### Raw data

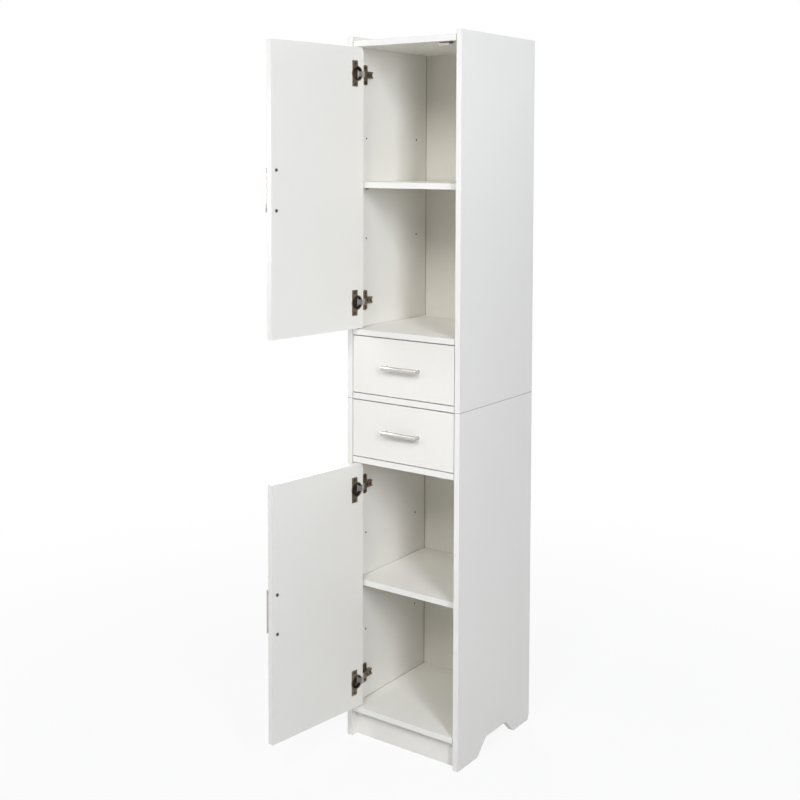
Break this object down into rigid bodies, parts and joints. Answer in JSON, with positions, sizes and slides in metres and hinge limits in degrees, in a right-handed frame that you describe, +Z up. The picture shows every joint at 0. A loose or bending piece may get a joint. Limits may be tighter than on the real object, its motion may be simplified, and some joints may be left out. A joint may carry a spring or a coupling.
{
  "type": "tall bathroom cabinet",
  "caption": "Tall narrow white bathroom cabinet in stacked units, with open inset doors over shelf compartments and inset drawers between them.",
  "frame": {"origin": "on the floor, mid-width, under the middle of the plinth board", "axes": "+X to the right seen from the front, +Y to the back, +Z up; the doors and drawer fronts face -Y when closed"},
  "size_m": [0.3757, 0.6386, 1.8],
  "materials": {
    "melamine_white": "white melamine facing on particle board, satin",
    "hardboard_white": "white lacquered hardboard, matt",
    "hinge_steel": "dark nickel plated pressed steel",
    "screw_steel": "dark plated steel",
    "pin_steel": "nickel plated steel",
    "handle_metal": "satin nickel plated",
    "zinc_casting": "die-cast zinc",
    "beech_dowel": "fluted beech",
    "moulded_plastic": "off-white moulded plastic"
  },
  "bodies": {
    "cabinet": {"cam_fittings": "zinc_casting", "carcass_dowels": "beech_dowel", "catch_screws": "screw_steel", "hinge_adjusting_screws": "screw_steel", "hinge_plate_screws": "screw_steel", "lower_back_board": "hardboard_white", "lower_divider_panel": "melamine_white", "lower_door_catch": "moulded_plastic", "lower_drawer_runners": "moulded_plastic", "lower_floor_panel": "melamine_white", "lower_hinge_arms": "hinge_steel", "lower_hinge_plates": "hinge_steel", "lower_left_side": "melamine_white", "lower_right_side": "melamine_white", "lower_shelf": "melamine_white", "lower_shelf_pins": "pin_steel", "plinth_board": "melamine_white", "rear_rail": "melamine_white", "runner_screws": "screw_steel", "top_panel": "melamine_white", "unit_dowels": "beech_dowel", "upper_back_board": "hardboard_white", "upper_bottom_panel": "melamine_white", "upper_door_catch": "moulded_plastic", "upper_drawer_runners": "moulded_plastic", "upper_floor_panel": "melamine_white", "upper_hinge_arms": "hinge_steel", "upper_hinge_plates": "hinge_steel", "upper_left_side": "melamine_white", "upper_right_side": "melamine_white", "upper_shelf": "melamine_white", "upper_shelf_pins": "pin_steel"},
    "upper_door": {"upper_door_handle": "handle_metal", "upper_door_handle_screws": "screw_steel", "upper_door_panel": "melamine_white", "upper_hinge_cup_screws": "screw_steel", "upper_hinge_cups": "hinge_steel", "upper_hinge_pins": "hinge_steel"},
    "lower_door": {"lower_door_handle": "handle_metal", "lower_door_handle_screws": "screw_steel", "lower_door_panel": "melamine_white", "lower_hinge_cup_screws": "screw_steel", "lower_hinge_cups": "hinge_steel", "lower_hinge_pins": "hinge_steel"},
    "upper_drawer": {"upper_drawer_back": "melamine_white", "upper_drawer_bottom": "hardboard_white", "upper_drawer_dowels": "beech_dowel", "upper_drawer_front": "melamine_white", "upper_drawer_handle": "handle_metal", "upper_drawer_handle_screws": "screw_steel", "upper_drawer_left_side": "melamine_white", "upper_drawer_right_side": "melamine_white"},
    "lower_drawer": {"lower_drawer_back": "melamine_white", "lower_drawer_bottom": "hardboard_white", "lower_drawer_dowels": "beech_dowel", "lower_drawer_front": "melamine_white", "lower_drawer_handle": "handle_metal", "lower_drawer_handle_screws": "screw_steel", "lower_drawer_left_side": "melamine_white", "lower_drawer_right_side": "melamine_white"}
  },
  "joints": [
    {"name": "upper_door_swing", "type": "hinge", "parent": "cabinet", "child": "upper_door", "pos_m": [-0.143, -0.0205, 1.418], "axis": [0, 0, 1], "range_deg": [0, 97.5]},
    {"name": "lower_door_swing", "type": "hinge", "parent": "cabinet", "child": "lower_door", "pos_m": [-0.143, -0.0205, 0.4], "axis": [0, 0, 1], "range_deg": [0, 97.5]},
    {"name": "upper_drawer_slide", "type": "slide", "parent": "cabinet", "child": "upper_drawer", "axis": [0, -1, 0], "range_m": [0, 0.22]},
    {"name": "lower_drawer_slide", "type": "slide", "parent": "cabinet", "child": "lower_drawer", "axis": [0, -1, 0], "range_m": [0, 0.22]}
  ]
}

### Problem to work on
Output the full listing without altering anything.

### Exercise response
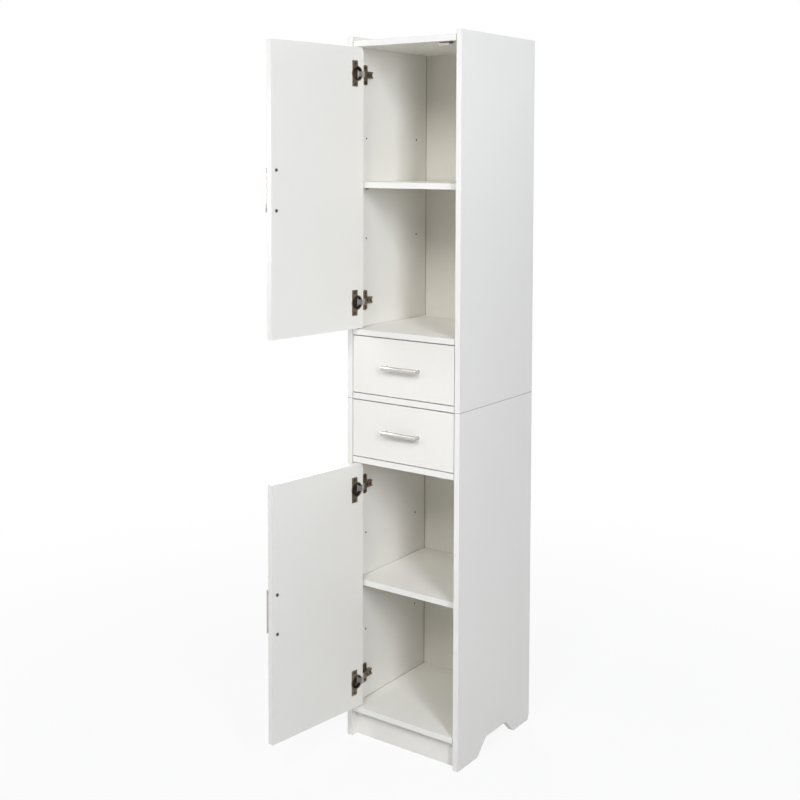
Break this object down into rigid bodies, parts and joints. Answer in JSON, with positions, sizes and slides in metres and hinge limits in degrees, in a right-handed frame that you describe, +Z up. The picture shows every joint at 0. A loose or bending piece may get a joint. Limits may be tighter than on the real object, its motion may be simplified, and some joints may be left out. A joint may carry a spring or a coupling.
{
  "type": "tall bathroom cabinet",
  "caption": "Tall narrow white bathroom cabinet in stacked units, with open inset doors over shelf compartments and inset drawers between them.",
  "frame": {"origin": "on the floor, mid-width, under the middle of the plinth board", "axes": "+X to the right seen from the front, +Y to the back, +Z up; the doors and drawer fronts face -Y when closed"},
  "size_m": [0.3757, 0.6386, 1.8],
  "materials": {
    "melamine_white": "white melamine facing on particle board, satin",
    "hardboard_white": "white lacquered hardboard, matt",
    "hinge_steel": "dark nickel plated pressed steel",
    "screw_steel": "dark plated steel",
    "pin_steel": "nickel plated steel",
    "handle_metal": "satin nickel plated",
    "zinc_casting": "die-cast zinc",
    "beech_dowel": "fluted beech",
    "moulded_plastic": "off-white moulded plastic"
  },
  "bodies": {
    "cabinet": {"cam_fittings": "zinc_casting", "carcass_dowels": "beech_dowel", "catch_screws": "screw_steel", "hinge_adjusting_screws": "screw_steel", "hinge_plate_screws": "screw_steel", "lower_back_board": "hardboard_white", "lower_divider_panel": "melamine_white", "lower_door_catch": "moulded_plastic", "lower_drawer_runners": "moulded_plastic", "lower_floor_panel": "melamine_white", "lower_hinge_arms": "hinge_steel", "lower_hinge_plates": "hinge_steel", "lower_left_side": "melamine_white", "lower_right_side": "melamine_white", "lower_shelf": "melamine_white", "lower_shelf_pins": "pin_steel", "plinth_board": "melamine_white", "rear_rail": "melamine_white", "runner_screws": "screw_steel", "top_panel": "melamine_white", "unit_dowels": "beech_dowel", "upper_back_board": "hardboard_white", "upper_bottom_panel": "melamine_white", "upper_door_catch": "moulded_plastic", "upper_drawer_runners": "moulded_plastic", "upper_floor_panel": "melamine_white", "upper_hinge_arms": "hinge_steel", "upper_hinge_plates": "hinge_steel", "upper_left_side": "melamine_white", "upper_right_side": "melamine_white", "upper_shelf": "melamine_white", "upper_shelf_pins": "pin_steel"},
    "upper_door": {"upper_door_handle": "handle_metal", "upper_door_handle_screws": "screw_steel", "upper_door_panel": "melamine_white", "upper_hinge_cup_screws": "screw_steel", "upper_hinge_cups": "hinge_steel", "upper_hinge_pins": "hinge_steel"},
    "lower_door": {"lower_door_handle": "handle_metal", "lower_door_handle_screws": "screw_steel", "lower_door_panel": "melamine_white", "lower_hinge_cup_screws": "screw_steel", "lower_hinge_cups": "hinge_steel", "lower_hinge_pins": "hinge_steel"},
    "upper_drawer": {"upper_drawer_back": "melamine_white", "upper_drawer_bottom": "hardboard_white", "upper_drawer_dowels": "beech_dowel", "upper_drawer_front": "melamine_white", "upper_drawer_handle": "handle_metal", "upper_drawer_handle_screws": "screw_steel", "upper_drawer_left_side": "melamine_white", "upper_drawer_right_side": "melamine_white"},
    "lower_drawer": {"lower_drawer_back": "melamine_white", "lower_drawer_bottom": "hardboard_white", "lower_drawer_dowels": "beech_dowel", "lower_drawer_front": "melamine_white", "lower_drawer_handle": "handle_metal", "lower_drawer_handle_screws": "screw_steel", "lower_drawer_left_side": "melamine_white", "lower_drawer_right_side": "melamine_white"}
  },
  "joints": [
    {"name": "upper_door_swing", "type": "hinge", "parent": "cabinet", "child": "upper_door", "pos_m": [-0.143, -0.0205, 1.418], "axis": [0, 0, 1], "range_deg": [0, 97.5]},
    {"name": "lower_door_swing", "type": "hinge", "parent": "cabinet", "child": "lower_door", "pos_m": [-0.143, -0.0205, 0.4], "axis": [0, 0, 1], "range_deg": [0, 97.5]},
    {"name": "upper_drawer_slide", "type": "slide", "parent": "cabinet", "child": "upper_drawer", "axis": [0, -1, 0], "range_m": [0, 0.22]},
    {"name": "lower_drawer_slide", "type": "slide", "parent": "cabinet", "child": "lower_drawer", "axis": [0, -1, 0], "range_m": [0, 0.22]}
  ]
}